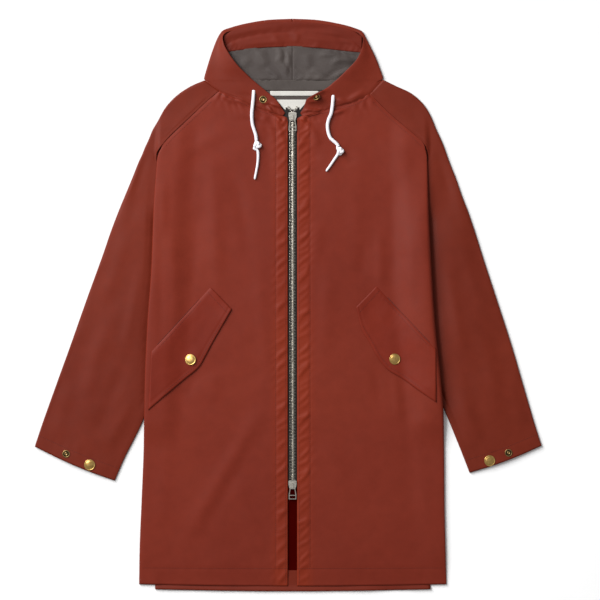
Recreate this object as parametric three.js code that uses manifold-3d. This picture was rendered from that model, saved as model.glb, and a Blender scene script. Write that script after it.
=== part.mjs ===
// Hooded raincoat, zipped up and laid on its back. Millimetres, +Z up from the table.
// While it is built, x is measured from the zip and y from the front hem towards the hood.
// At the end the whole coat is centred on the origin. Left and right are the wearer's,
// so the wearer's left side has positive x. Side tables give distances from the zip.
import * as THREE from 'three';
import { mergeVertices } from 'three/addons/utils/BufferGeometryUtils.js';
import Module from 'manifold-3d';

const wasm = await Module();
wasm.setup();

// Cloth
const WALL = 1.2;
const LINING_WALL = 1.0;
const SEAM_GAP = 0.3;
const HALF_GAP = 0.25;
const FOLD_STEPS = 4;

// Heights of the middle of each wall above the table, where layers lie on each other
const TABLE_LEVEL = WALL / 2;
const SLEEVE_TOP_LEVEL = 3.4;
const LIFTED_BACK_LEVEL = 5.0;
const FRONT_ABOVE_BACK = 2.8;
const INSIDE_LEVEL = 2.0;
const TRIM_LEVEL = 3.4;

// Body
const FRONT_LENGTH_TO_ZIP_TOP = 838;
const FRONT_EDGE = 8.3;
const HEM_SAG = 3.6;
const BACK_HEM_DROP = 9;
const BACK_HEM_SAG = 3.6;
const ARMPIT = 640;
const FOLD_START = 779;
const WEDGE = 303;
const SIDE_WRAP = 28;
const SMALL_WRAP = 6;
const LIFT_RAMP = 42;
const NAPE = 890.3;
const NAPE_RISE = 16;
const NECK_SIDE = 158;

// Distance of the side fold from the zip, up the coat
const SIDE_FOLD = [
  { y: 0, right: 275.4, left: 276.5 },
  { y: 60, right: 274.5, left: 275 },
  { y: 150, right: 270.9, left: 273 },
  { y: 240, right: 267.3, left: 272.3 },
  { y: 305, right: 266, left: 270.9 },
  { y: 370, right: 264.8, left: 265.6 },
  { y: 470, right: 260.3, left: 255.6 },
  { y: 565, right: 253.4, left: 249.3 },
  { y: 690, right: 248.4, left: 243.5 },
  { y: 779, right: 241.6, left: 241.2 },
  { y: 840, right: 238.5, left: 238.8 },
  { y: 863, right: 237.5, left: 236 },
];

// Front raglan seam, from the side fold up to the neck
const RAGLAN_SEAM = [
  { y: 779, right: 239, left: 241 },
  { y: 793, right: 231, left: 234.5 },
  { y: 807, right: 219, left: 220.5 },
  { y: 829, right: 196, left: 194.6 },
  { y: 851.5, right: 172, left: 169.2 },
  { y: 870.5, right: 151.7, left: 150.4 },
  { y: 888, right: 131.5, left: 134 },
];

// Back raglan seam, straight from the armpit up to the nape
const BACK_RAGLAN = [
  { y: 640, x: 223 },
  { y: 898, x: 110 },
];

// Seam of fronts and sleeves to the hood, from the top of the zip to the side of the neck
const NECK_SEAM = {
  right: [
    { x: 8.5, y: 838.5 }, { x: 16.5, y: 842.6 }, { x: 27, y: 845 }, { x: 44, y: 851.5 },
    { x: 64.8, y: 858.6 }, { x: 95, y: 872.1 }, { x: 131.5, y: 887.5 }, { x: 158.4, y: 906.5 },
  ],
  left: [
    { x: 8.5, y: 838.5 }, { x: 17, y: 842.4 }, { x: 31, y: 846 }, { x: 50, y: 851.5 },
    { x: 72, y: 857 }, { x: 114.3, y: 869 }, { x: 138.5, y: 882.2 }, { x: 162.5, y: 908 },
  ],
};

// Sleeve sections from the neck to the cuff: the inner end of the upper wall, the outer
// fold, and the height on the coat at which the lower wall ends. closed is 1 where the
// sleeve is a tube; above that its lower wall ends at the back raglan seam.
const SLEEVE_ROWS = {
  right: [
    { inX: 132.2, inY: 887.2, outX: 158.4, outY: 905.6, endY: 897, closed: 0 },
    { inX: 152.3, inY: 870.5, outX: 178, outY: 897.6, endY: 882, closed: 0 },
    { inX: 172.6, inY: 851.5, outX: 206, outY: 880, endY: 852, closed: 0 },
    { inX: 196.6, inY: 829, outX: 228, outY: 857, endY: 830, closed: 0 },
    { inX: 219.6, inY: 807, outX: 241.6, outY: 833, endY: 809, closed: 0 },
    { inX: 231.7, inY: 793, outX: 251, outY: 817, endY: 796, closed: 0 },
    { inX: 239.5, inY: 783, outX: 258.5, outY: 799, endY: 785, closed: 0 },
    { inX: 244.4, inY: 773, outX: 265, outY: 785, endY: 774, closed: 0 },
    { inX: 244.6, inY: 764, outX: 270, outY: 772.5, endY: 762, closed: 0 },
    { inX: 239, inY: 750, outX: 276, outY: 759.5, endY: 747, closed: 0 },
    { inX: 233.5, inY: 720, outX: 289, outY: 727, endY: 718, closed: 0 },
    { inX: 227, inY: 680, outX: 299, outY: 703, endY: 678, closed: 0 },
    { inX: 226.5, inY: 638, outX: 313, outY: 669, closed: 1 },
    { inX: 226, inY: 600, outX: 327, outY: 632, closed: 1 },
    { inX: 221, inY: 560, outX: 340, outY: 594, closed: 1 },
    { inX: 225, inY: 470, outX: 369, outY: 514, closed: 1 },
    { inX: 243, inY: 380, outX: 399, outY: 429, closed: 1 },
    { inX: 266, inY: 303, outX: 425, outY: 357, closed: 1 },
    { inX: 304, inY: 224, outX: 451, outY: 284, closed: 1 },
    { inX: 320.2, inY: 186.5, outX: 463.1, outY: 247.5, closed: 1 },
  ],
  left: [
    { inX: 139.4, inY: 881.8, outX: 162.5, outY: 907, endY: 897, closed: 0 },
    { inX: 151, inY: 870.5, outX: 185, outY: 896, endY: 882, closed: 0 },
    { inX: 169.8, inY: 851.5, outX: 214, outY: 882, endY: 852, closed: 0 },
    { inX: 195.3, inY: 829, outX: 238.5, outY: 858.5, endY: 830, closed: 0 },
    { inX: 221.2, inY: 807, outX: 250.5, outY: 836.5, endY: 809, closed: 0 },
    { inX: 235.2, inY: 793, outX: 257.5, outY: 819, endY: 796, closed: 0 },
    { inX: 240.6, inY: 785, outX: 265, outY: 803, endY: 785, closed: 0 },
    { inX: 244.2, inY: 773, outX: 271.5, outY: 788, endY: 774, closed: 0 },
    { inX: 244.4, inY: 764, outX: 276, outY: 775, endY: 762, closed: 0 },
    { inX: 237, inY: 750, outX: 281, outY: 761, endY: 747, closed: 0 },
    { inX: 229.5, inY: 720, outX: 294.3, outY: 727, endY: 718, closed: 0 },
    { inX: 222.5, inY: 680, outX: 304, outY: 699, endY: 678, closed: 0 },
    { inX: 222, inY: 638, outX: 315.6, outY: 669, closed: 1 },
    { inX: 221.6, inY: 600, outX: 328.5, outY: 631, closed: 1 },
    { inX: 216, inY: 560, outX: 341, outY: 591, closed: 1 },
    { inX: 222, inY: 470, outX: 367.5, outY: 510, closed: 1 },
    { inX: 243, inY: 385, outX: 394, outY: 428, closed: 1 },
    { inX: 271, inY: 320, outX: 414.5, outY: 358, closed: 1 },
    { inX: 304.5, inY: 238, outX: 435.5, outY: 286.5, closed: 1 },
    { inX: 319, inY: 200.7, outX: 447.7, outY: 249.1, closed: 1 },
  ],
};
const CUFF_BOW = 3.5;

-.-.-

TASK: Please reproduce the entire listing, exactly as shown.

EXERCISE RESPONSE:
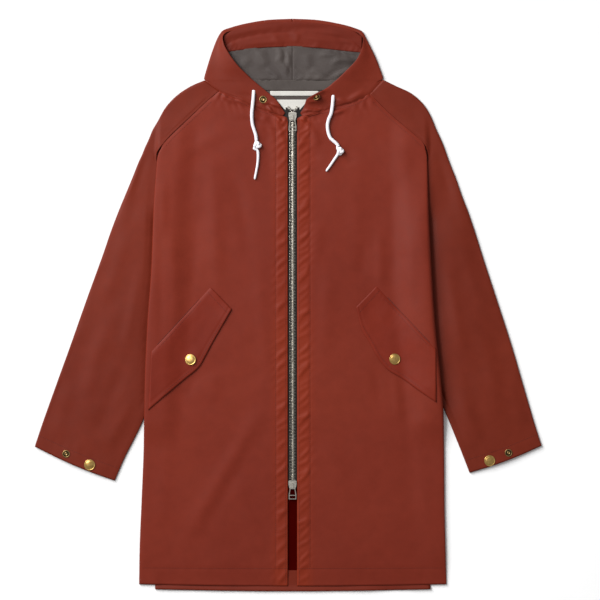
Recreate this object as parametric three.js code that uses manifold-3d. This picture was rendered from that model, saved as model.glb, and a Blender scene script. Write that script after it.
=== part.mjs ===
// Hooded raincoat, zipped up and laid on its back. Millimetres, +Z up from the table.
// While it is built, x is measured from the zip and y from the front hem towards the hood.
// At the end the whole coat is centred on the origin. Left and right are the wearer's,
// so the wearer's left side has positive x. Side tables give distances from the zip.
import * as THREE from 'three';
import { mergeVertices } from 'three/addons/utils/BufferGeometryUtils.js';
import Module from 'manifold-3d';

const wasm = await Module();
wasm.setup();

// Cloth
const WALL = 1.2;
const LINING_WALL = 1.0;
const SEAM_GAP = 0.3;
const HALF_GAP = 0.25;
const FOLD_STEPS = 4;

// Heights of the middle of each wall above the table, where layers lie on each other
const TABLE_LEVEL = WALL / 2;
const SLEEVE_TOP_LEVEL = 3.4;
const LIFTED_BACK_LEVEL = 5.0;
const FRONT_ABOVE_BACK = 2.8;
const INSIDE_LEVEL = 2.0;
const TRIM_LEVEL = 3.4;

// Body
const FRONT_LENGTH_TO_ZIP_TOP = 838;
const FRONT_EDGE = 8.3;
const HEM_SAG = 3.6;
const BACK_HEM_DROP = 9;
const BACK_HEM_SAG = 3.6;
const ARMPIT = 640;
const FOLD_START = 779;
const WEDGE = 303;
const SIDE_WRAP = 28;
const SMALL_WRAP = 6;
const LIFT_RAMP = 42;
const NAPE = 890.3;
const NAPE_RISE = 16;
const NECK_SIDE = 158;

// Distance of the side fold from the zip, up the coat
const SIDE_FOLD = [
  { y: 0, right: 275.4, left: 276.5 },
  { y: 60, right: 274.5, left: 275 },
  { y: 150, right: 270.9, left: 273 },
  { y: 240, right: 267.3, left: 272.3 },
  { y: 305, right: 266, left: 270.9 },
  { y: 370, right: 264.8, left: 265.6 },
  { y: 470, right: 260.3, left: 255.6 },
  { y: 565, right: 253.4, left: 249.3 },
  { y: 690, right: 248.4, left: 243.5 },
  { y: 779, right: 241.6, left: 241.2 },
  { y: 840, right: 238.5, left: 238.8 },
  { y: 863, right: 237.5, left: 236 },
];

// Front raglan seam, from the side fold up to the neck
const RAGLAN_SEAM = [
  { y: 779, right: 239, left: 241 },
  { y: 793, right: 231, left: 234.5 },
  { y: 807, right: 219, left: 220.5 },
  { y: 829, right: 196, left: 194.6 },
  { y: 851.5, right: 172, left: 169.2 },
  { y: 870.5, right: 151.7, left: 150.4 },
  { y: 888, right: 131.5, left: 134 },
];

// Back raglan seam, straight from the armpit up to the nape
const BACK_RAGLAN = [
  { y: 640, x: 223 },
  { y: 898, x: 110 },
];

// Seam of fronts and sleeves to the hood, from the top of the zip to the side of the neck
const NECK_SEAM = {
  right: [
    { x: 8.5, y: 838.5 }, { x: 16.5, y: 842.6 }, { x: 27, y: 845 }, { x: 44, y: 851.5 },
    { x: 64.8, y: 858.6 }, { x: 95, y: 872.1 }, { x: 131.5, y: 887.5 }, { x: 158.4, y: 906.5 },
  ],
  left: [
    { x: 8.5, y: 838.5 }, { x: 17, y: 842.4 }, { x: 31, y: 846 }, { x: 50, y: 851.5 },
    { x: 72, y: 857 }, { x: 114.3, y: 869 }, { x: 138.5, y: 882.2 }, { x: 162.5, y: 908 },
  ],
};

// Sleeve sections from the neck to the cuff: the inner end of the upper wall, the outer
// fold, and the height on the coat at which the lower wall ends. closed is 1 where the
// sleeve is a tube; above that its lower wall ends at the back raglan seam.
const SLEEVE_ROWS = {
  right: [
    { inX: 132.2, inY: 887.2, outX: 158.4, outY: 905.6, endY: 897, closed: 0 },
    { inX: 152.3, inY: 870.5, outX: 178, outY: 897.6, endY: 882, closed: 0 },
    { inX: 172.6, inY: 851.5, outX: 206, outY: 880, endY: 852, closed: 0 },
    { inX: 196.6, inY: 829, outX: 228, outY: 857, endY: 830, closed: 0 },
    { inX: 219.6, inY: 807, outX: 241.6, outY: 833, endY: 809, closed: 0 },
    { inX: 231.7, inY: 793, outX: 251, outY: 817, endY: 796, closed: 0 },
    { inX: 239.5, inY: 783, outX: 258.5, outY: 799, endY: 785, closed: 0 },
    { inX: 244.4, inY: 773, outX: 265, outY: 785, endY: 774, closed: 0 },
    { inX: 244.6, inY: 764, outX: 270, outY: 772.5, endY: 762, closed: 0 },
    { inX: 239, inY: 750, outX: 276, outY: 759.5, endY: 747, closed: 0 },
    { inX: 233.5, inY: 720, outX: 289, outY: 727, endY: 718, closed: 0 },
    { inX: 227, inY: 680, outX: 299, outY: 703, endY: 678, closed: 0 },
    { inX: 226.5, inY: 638, outX: 313, outY: 669, closed: 1 },
    { inX: 226, inY: 600, outX: 327, outY: 632, closed: 1 },
    { inX: 221, inY: 560, outX: 340, outY: 594, closed: 1 },
    { inX: 225, inY: 470, outX: 369, outY: 514, closed: 1 },
    { inX: 243, inY: 380, outX: 399, outY: 429, closed: 1 },
    { inX: 266, inY: 303, outX: 425, outY: 357, closed: 1 },
    { inX: 304, inY: 224, outX: 451, outY: 284, closed: 1 },
    { inX: 320.2, inY: 186.5, outX: 463.1, outY: 247.5, closed: 1 },
  ],
  left: [
    { inX: 139.4, inY: 881.8, outX: 162.5, outY: 907, endY: 897, closed: 0 },
    { inX: 151, inY: 870.5, outX: 185, outY: 896, endY: 882, closed: 0 },
    { inX: 169.8, inY: 851.5, outX: 214, outY: 882, endY: 852, closed: 0 },
    { inX: 195.3, inY: 829, outX: 238.5, outY: 858.5, endY: 830, closed: 0 },
    { inX: 221.2, inY: 807, outX: 250.5, outY: 836.5, endY: 809, closed: 0 },
    { inX: 235.2, inY: 793, outX: 257.5, outY: 819, endY: 796, closed: 0 },
    { inX: 240.6, inY: 785, outX: 265, outY: 803, endY: 785, closed: 0 },
    { inX: 244.2, inY: 773, outX: 271.5, outY: 788, endY: 774, closed: 0 },
    { inX: 244.4, inY: 764, outX: 276, outY: 775, endY: 762, closed: 0 },
    { inX: 237, inY: 750, outX: 281, outY: 761, endY: 747, closed: 0 },
    { inX: 229.5, inY: 720, outX: 294.3, outY: 727, endY: 718, closed: 0 },
    { inX: 222.5, inY: 680, outX: 304, outY: 699, endY: 678, closed: 0 },
    { inX: 222, inY: 638, outX: 315.6, outY: 669, closed: 1 },
    { inX: 221.6, inY: 600, outX: 328.5, outY: 631, closed: 1 },
    { inX: 216, inY: 560, outX: 341, outY: 591, closed: 1 },
    { inX: 222, inY: 470, outX: 367.5, outY: 510, closed: 1 },
    { inX: 243, inY: 385, outX: 394, outY: 428, closed: 1 },
    { inX: 271, inY: 320, outX: 414.5, outY: 358, closed: 1 },
    { inX: 304.5, inY: 238, outX: 435.5, outY: 286.5, closed: 1 },
    { inX: 319, inY: 200.7, outX: 447.7, outY: 249.1, closed: 1 },
  ],
};
const CUFF_BOW = 3.5;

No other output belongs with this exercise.